TRIBUNNEWS.COM, JAKARTA - Zaenab, salah seorang perwakilan Asosiasi Tenaga Kerja Indonesia (ATKI) yang tergabung dalam Aliansi Tolak Hukuman Mati meminta pemerintah Indonesia mengkaji ulang vonis hukuman mati yang dijatuhkan kepada terpidana narkoba Merry Utami(MU).
"Dari kronologis yang ada, pemerintah seharusnya juga melihat bahwa apakah dia (Merry Utami) cukup layak untuk menerima pidana mati?" ujar Zaenab saat ikut aksi protes di seberang Istana Merdeka Jakarta Pusat, Selasa (26/7/2016).
Ia menyayangkan vonis mati yang telah ditetapkan tersebut, menurutnya MU merupakan korban perdagangan manusia, dan itu seharusnya menjadi pertimbangan pemerintab sebelum menjatuhkan vonis.
"Padahal MU sendiri adalah korban trafficking, korban perdagangan orang, mengapa pidana mati harus justru mengkriminalisasikan korban?" tegasnya.
Zaenab pun dengan tegas mempertanyakan apa yang menjadi pertimbangan pemerintah dalam memutuskan hal yang menyangkut isu kemanusiaan tersebut.
"Kita perlu mempertanyakan kembali bagaimana proses vonis pidana mati selama ini," jelasnya.
Sebelumnya, Pemerintah melakui Kejaksaan Agung rencananya kembali melakukan eksekusi hukuman mati Jilid 3 bagi sejumlah terpidana mati.
Rencananya, eksekusi mati tersebut dilaksanakan pada akhir bulan Juli 2016 atau dalam pekan ini.
Dalam daftar terpidana mati tersebut, terdapat nama Merry Utami yang kini menjadi fokus para penggiat Hak Asasi Manusia.
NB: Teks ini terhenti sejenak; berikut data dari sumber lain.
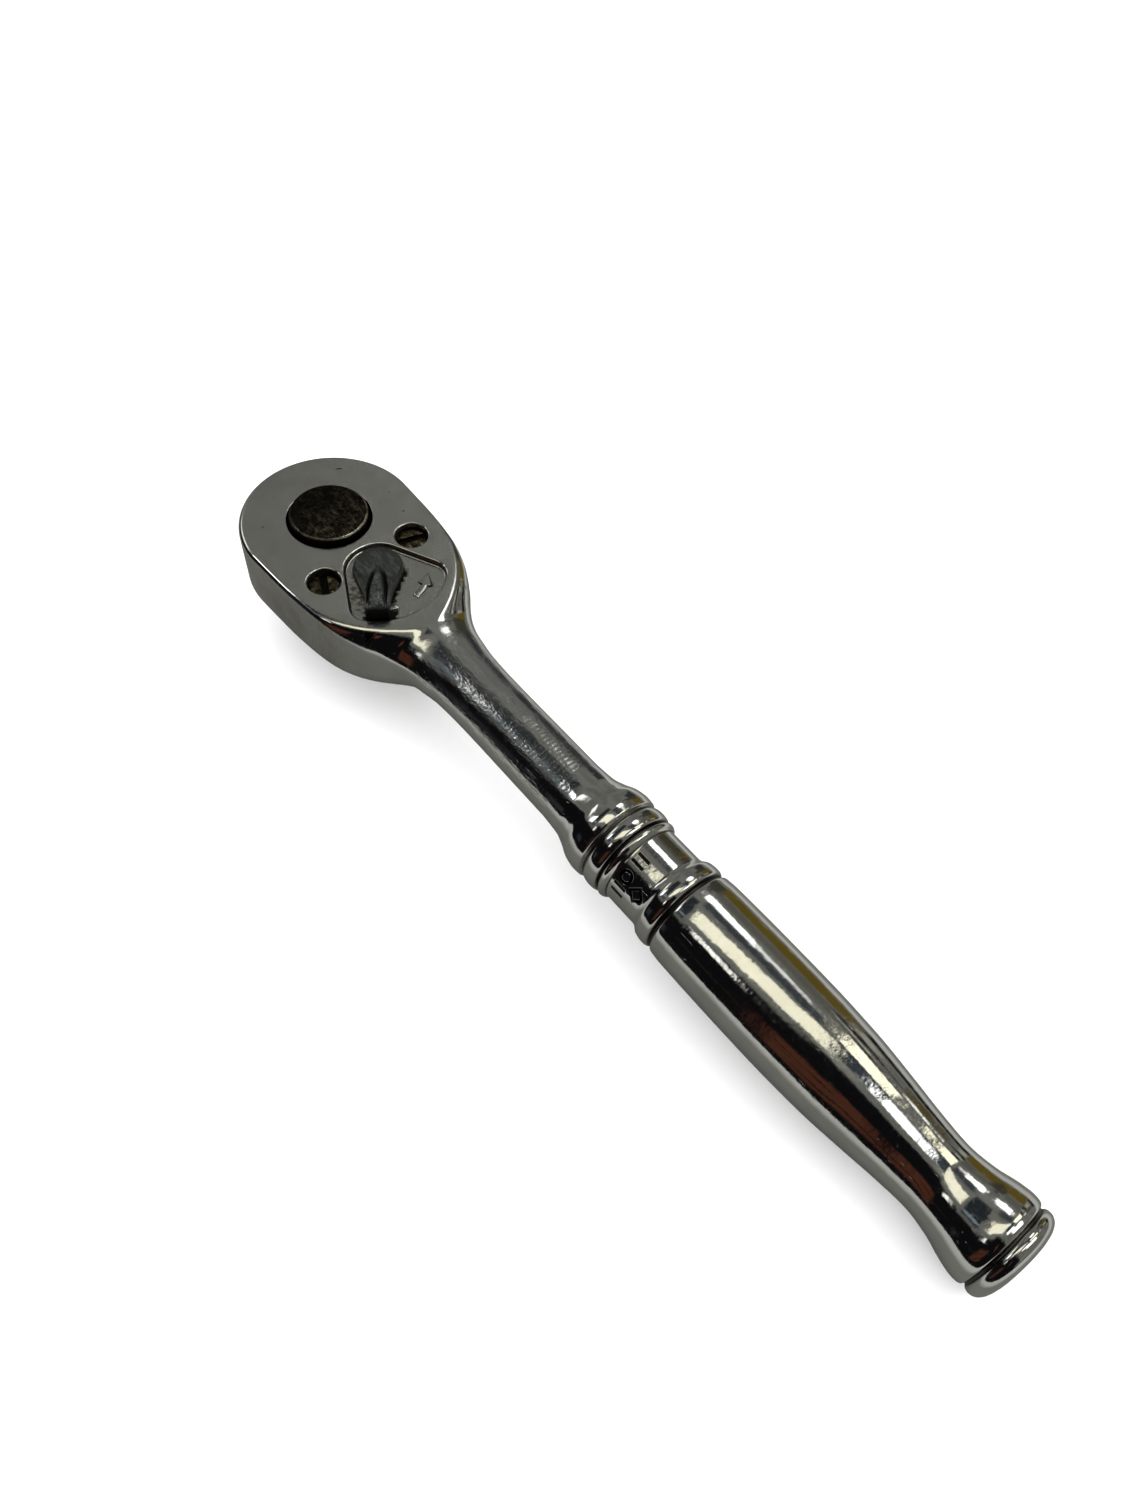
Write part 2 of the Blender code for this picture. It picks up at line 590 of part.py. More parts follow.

Merry Utami merupakan seorang wanita yang pernah bekerja sebagai buruh migran, sekaligus menjadi korban Human Trafficking (Perdagangan Manusia), yang menurut para penggiat HAM dijebak oleh sindikat narkoba.
Ia telah menjalani hukuman penjara selama 15 tahun, dan kini dirinya telah dipindahkan dan dimasukkan dalam sel isolasi di Nusa Kambangan untuk menghadapi eksekusi mati yang rencananya tinggal menghitung hari.